**Your instructions**
Give back, unchanged, the line with "middle = [(min(co[i]", the line with "Reconstruct the object in this render as a multi-part", and every line between them, and no other line.

** BEGIN Provided data **

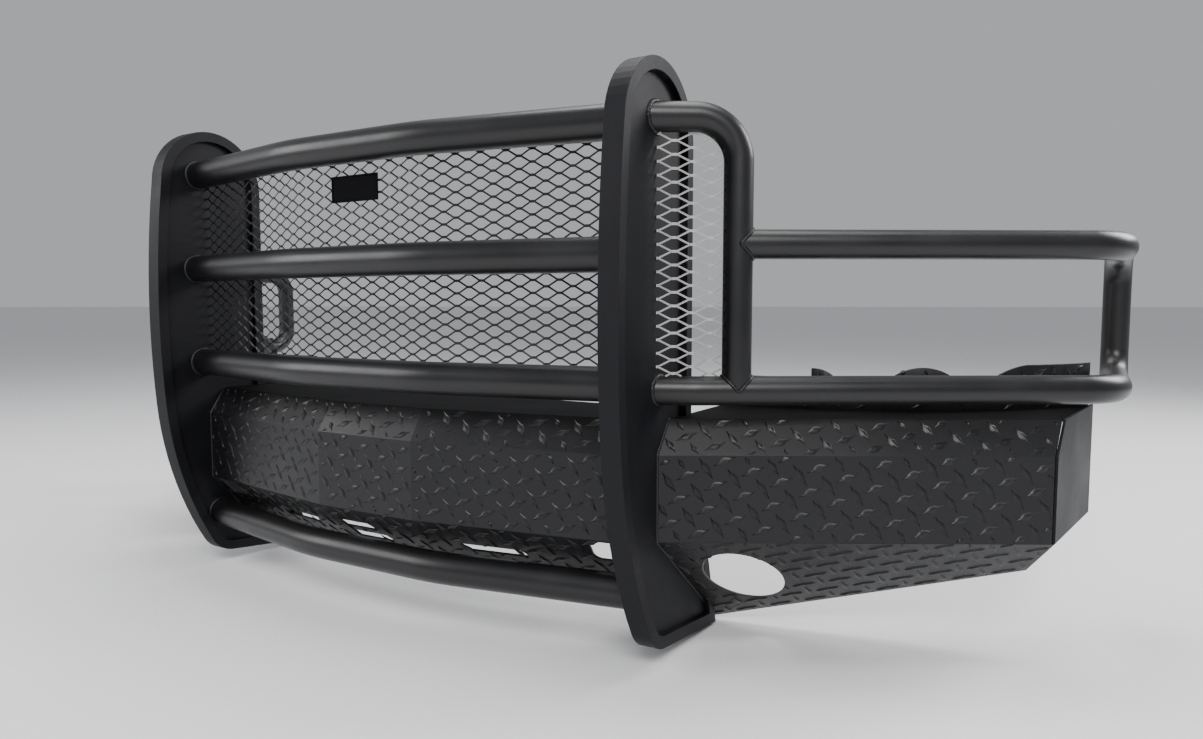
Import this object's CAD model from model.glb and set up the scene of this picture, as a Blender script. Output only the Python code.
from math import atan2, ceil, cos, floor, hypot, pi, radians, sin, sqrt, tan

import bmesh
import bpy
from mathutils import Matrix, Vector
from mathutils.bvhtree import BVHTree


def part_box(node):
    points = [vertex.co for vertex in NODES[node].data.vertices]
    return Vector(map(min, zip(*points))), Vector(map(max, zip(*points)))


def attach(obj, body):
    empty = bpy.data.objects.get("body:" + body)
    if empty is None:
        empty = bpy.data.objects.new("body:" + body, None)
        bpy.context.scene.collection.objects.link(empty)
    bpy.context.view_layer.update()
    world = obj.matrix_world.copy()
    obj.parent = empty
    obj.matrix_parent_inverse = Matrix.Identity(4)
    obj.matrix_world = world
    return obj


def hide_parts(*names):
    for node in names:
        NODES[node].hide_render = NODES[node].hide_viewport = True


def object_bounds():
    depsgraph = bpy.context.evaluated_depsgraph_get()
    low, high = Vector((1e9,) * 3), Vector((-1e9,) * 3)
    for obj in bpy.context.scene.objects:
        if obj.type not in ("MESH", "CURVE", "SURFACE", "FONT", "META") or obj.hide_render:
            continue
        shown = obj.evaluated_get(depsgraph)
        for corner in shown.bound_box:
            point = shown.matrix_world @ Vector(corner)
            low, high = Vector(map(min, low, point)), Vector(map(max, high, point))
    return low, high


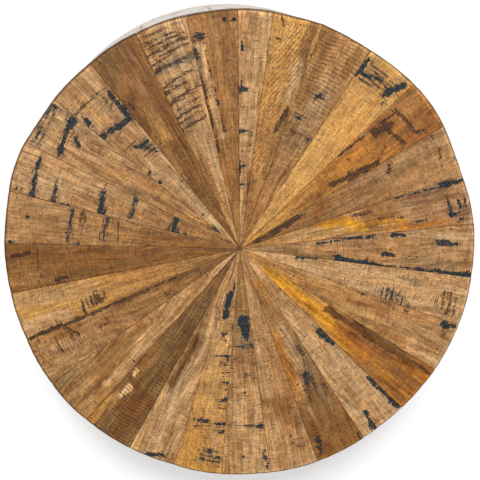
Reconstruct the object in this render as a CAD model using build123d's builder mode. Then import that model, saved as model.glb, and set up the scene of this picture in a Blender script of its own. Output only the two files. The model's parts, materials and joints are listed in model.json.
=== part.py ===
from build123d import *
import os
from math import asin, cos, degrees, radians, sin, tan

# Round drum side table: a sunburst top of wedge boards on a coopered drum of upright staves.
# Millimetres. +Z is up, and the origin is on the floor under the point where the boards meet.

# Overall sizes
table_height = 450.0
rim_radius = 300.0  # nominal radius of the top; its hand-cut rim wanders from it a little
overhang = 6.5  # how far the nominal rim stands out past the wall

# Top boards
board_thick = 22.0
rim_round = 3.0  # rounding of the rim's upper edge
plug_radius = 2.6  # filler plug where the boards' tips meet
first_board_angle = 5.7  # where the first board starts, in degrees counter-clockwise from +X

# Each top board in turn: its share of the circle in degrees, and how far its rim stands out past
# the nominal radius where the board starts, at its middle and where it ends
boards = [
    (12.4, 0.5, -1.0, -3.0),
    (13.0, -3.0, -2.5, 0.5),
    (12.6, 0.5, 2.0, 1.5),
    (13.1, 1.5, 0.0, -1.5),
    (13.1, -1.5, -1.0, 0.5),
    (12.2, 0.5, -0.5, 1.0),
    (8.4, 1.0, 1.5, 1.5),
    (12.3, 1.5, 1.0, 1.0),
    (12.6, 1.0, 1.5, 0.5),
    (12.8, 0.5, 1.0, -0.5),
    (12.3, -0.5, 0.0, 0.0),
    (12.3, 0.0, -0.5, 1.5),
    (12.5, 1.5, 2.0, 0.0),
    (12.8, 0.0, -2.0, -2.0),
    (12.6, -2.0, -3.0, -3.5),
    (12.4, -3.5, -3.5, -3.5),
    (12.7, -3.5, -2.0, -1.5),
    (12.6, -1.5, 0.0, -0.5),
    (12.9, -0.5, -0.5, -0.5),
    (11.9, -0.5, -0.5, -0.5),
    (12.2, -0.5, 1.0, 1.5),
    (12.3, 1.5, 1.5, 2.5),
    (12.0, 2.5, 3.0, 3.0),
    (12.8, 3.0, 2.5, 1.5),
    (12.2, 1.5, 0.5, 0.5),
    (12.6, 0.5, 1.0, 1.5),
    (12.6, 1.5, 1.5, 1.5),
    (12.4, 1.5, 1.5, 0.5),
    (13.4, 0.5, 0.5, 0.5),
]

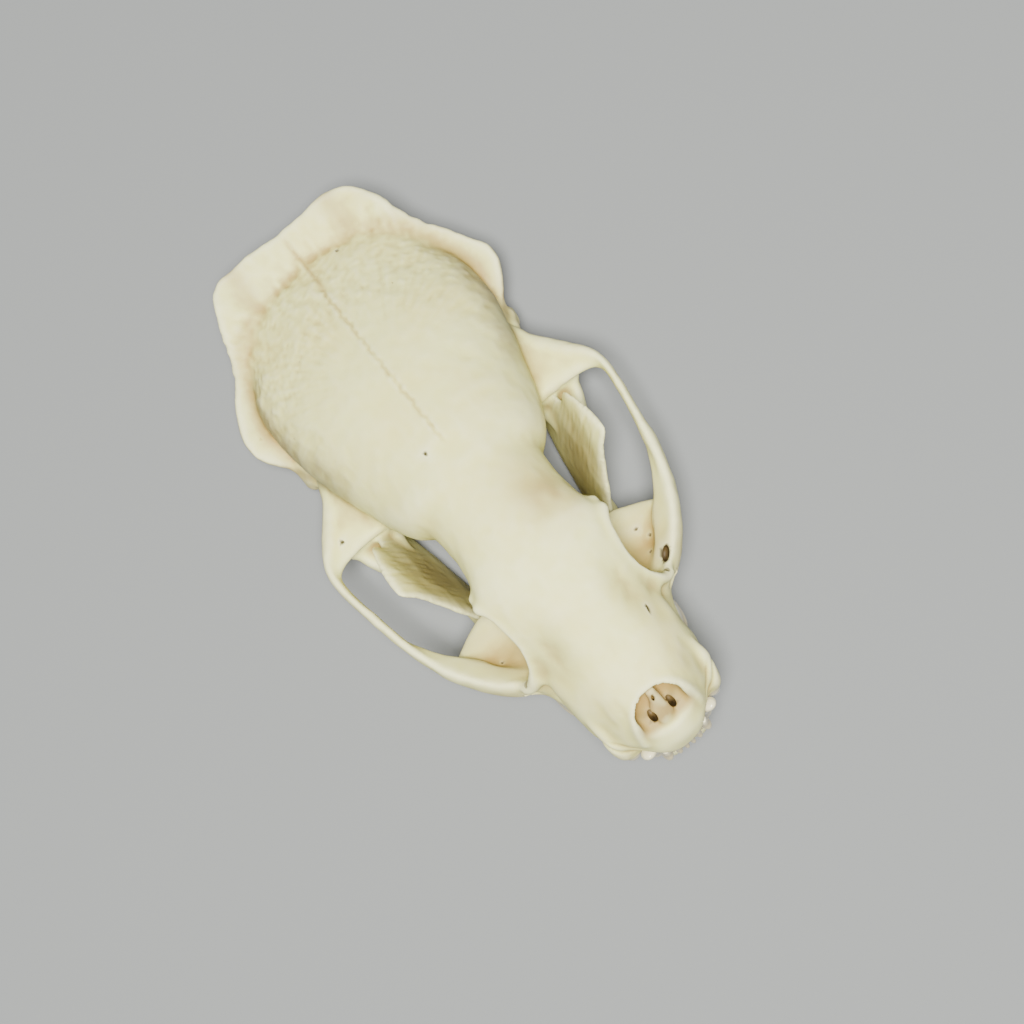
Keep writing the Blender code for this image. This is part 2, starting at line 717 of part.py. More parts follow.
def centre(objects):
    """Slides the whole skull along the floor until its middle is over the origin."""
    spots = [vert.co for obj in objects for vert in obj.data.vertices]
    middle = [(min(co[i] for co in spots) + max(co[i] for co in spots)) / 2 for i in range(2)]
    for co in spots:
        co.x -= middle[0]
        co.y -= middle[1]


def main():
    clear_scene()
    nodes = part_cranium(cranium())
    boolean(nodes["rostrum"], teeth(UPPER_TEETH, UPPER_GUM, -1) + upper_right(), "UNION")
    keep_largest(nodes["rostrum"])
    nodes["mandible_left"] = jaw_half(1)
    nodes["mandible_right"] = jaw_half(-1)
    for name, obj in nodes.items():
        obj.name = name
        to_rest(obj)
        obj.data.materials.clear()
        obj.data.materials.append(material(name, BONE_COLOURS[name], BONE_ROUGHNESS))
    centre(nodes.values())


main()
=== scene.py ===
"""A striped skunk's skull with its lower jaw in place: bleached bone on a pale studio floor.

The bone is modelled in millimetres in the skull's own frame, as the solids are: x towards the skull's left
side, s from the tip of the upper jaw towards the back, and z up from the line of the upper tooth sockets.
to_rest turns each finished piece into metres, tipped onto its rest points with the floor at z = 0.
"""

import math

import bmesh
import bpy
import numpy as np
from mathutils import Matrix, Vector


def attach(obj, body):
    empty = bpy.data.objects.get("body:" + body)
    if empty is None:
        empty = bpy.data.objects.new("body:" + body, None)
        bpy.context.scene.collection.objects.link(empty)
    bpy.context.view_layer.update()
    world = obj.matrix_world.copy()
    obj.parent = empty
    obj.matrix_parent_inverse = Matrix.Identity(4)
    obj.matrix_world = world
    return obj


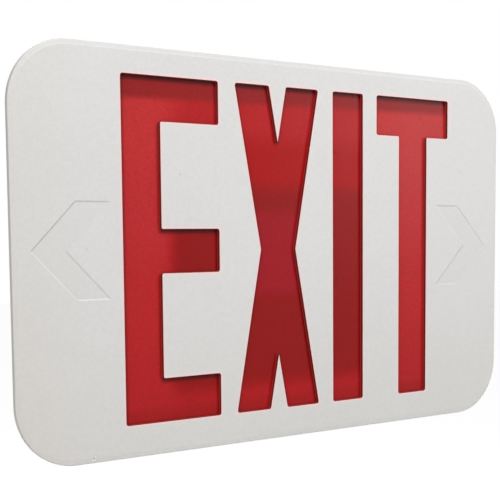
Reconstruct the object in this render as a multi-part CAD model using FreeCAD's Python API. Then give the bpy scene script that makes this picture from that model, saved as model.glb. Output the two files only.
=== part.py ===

** END Provided data **

**Written reply**
    middle = [(min(co[i] for co in spots) + max(co[i] for co in spots)) / 2 for i in range(2)]
    for co in spots:
        co.x -= middle[0]
        co.y -= middle[1]


def main():
    clear_scene()
    nodes = part_cranium(cranium())
    boolean(nodes["rostrum"], teeth(UPPER_TEETH, UPPER_GUM, -1) + upper_right(), "UNION")
    keep_largest(nodes["rostrum"])
    nodes["mandible_left"] = jaw_half(1)
    nodes["mandible_right"] = jaw_half(-1)
    for name, obj in nodes.items():
        obj.name = name
        to_rest(obj)
        obj.data.materials.clear()
        obj.data.materials.append(material(name, BONE_COLOURS[name], BONE_ROUGHNESS))
    centre(nodes.values())


main()
=== scene.py ===
"""A striped skunk's skull with its lower jaw in place: bleached bone on a pale studio floor.

The bone is modelled in millimetres in the skull's own frame, as the solids are: x towards the skull's left
side, s from the tip of the upper jaw towards the back, and z up from the line of the upper tooth sockets.
to_rest turns each finished piece into metres, tipped onto its rest points with the floor at z = 0.
"""

import math

import bmesh
import bpy
import numpy as np
from mathutils import Matrix, Vector


def attach(obj, body):
    empty = bpy.data.objects.get("body:" + body)
    if empty is None:
        empty = bpy.data.objects.new("body:" + body, None)
        bpy.context.scene.collection.objects.link(empty)
    bpy.context.view_layer.update()
    world = obj.matrix_world.copy()
    obj.parent = empty
    obj.matrix_parent_inverse = Matrix.Identity(4)
    obj.matrix_world = world
    return obj


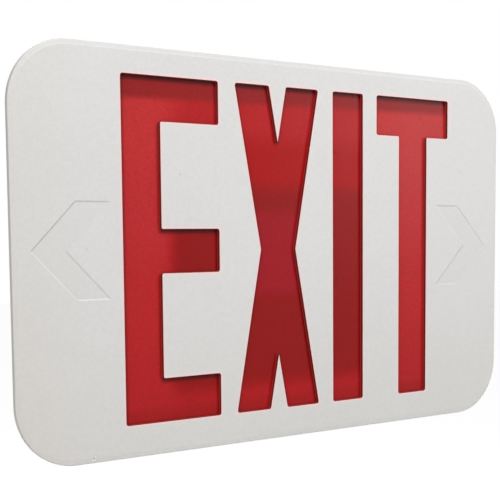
Reconstruct the object in this render as a multi-part CAD model using FreeCAD's Python API. Then give the bpy scene script that makes this picture from that model, saved as model.glb. Output the two files only.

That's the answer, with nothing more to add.